Don't they have some experience in this with their terraserver project? Good video on their system using SQL and cheap hardware.

http://channel9.msdn.com/ShowPost.aspx?PostID=50998#50998

Martindale said...

Microsoft wouldn't kill themselves.

Seriously, what web apps would Microsoft create, provide for free, and put on their servers to compete with Google?

Surely Web Outlook is great. But Gmail's better. So is Google Calendar.

What about Writely? Are you telling me the Microsoft is going to release a free web version of Microsoft Word?! That's their best selling product! (Atleast Office is.) Microsoft's true power is in the Office Suite. That's where they make their money. Would they really kill their biggest money maker?

Or is Microsoft completely rebuilding their business model?

Anonymous said...

>> massive computing resources are "major force multipliers".

No they're not. Throwing hardware at the problem is usually a mistake and today's $2 billion in HP servers will be in tomorrows landfill.
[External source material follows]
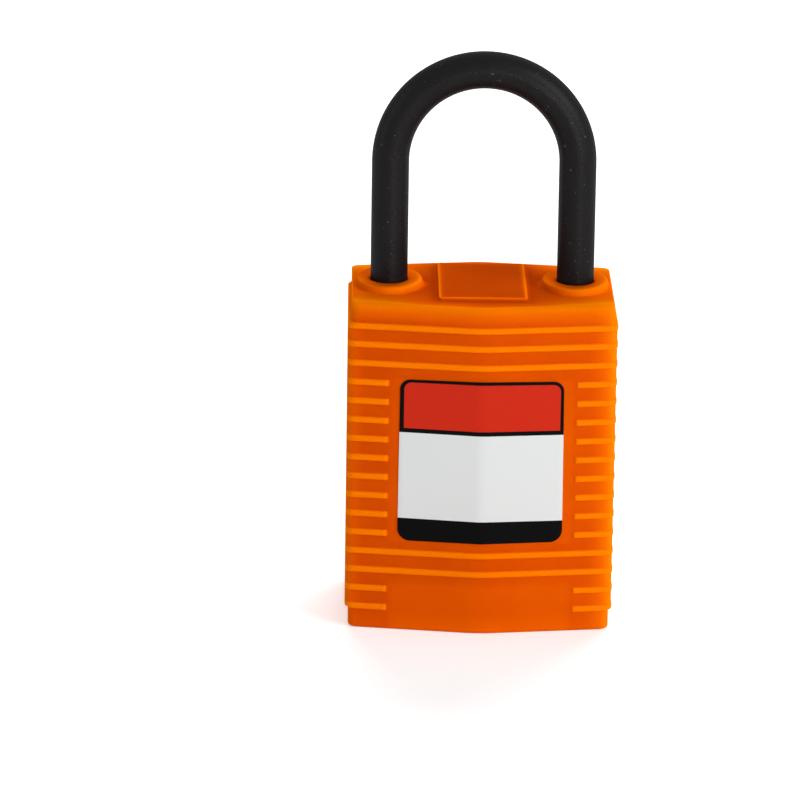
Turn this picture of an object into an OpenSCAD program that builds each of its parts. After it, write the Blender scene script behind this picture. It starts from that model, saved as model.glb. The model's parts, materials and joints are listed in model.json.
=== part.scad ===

Guys, we need better direction than "buy a butt-load of servers" to crush Google and Yahoo.

Anonymous said...

not joking - i wonder when higher energy costs are going to translate back into higher ad charges for all these players. "green" server tech is still relatively new, i am sure 99% of the hardware G/Y/M are running are the plain old power hogs, and the entire architecture of a colo is incredibly wasteful...only now are they looking at DC. the amount of power wasted on empty cycles is mind boggling...so far energy costs haven't made this an issue. how long can that last?

RobotsThink said...

Microsoft gets always unrealistic ,but now they are thinking that they can fool the users/analysts with their overambitious plans. The truth is as transparent as it looks, they will be killing themselves ,if they try to follow sth like GooGle .I think they should concentrate only on their OS and other menial applications like Office Suites, otherwise soon GooGle will kick them out of there too.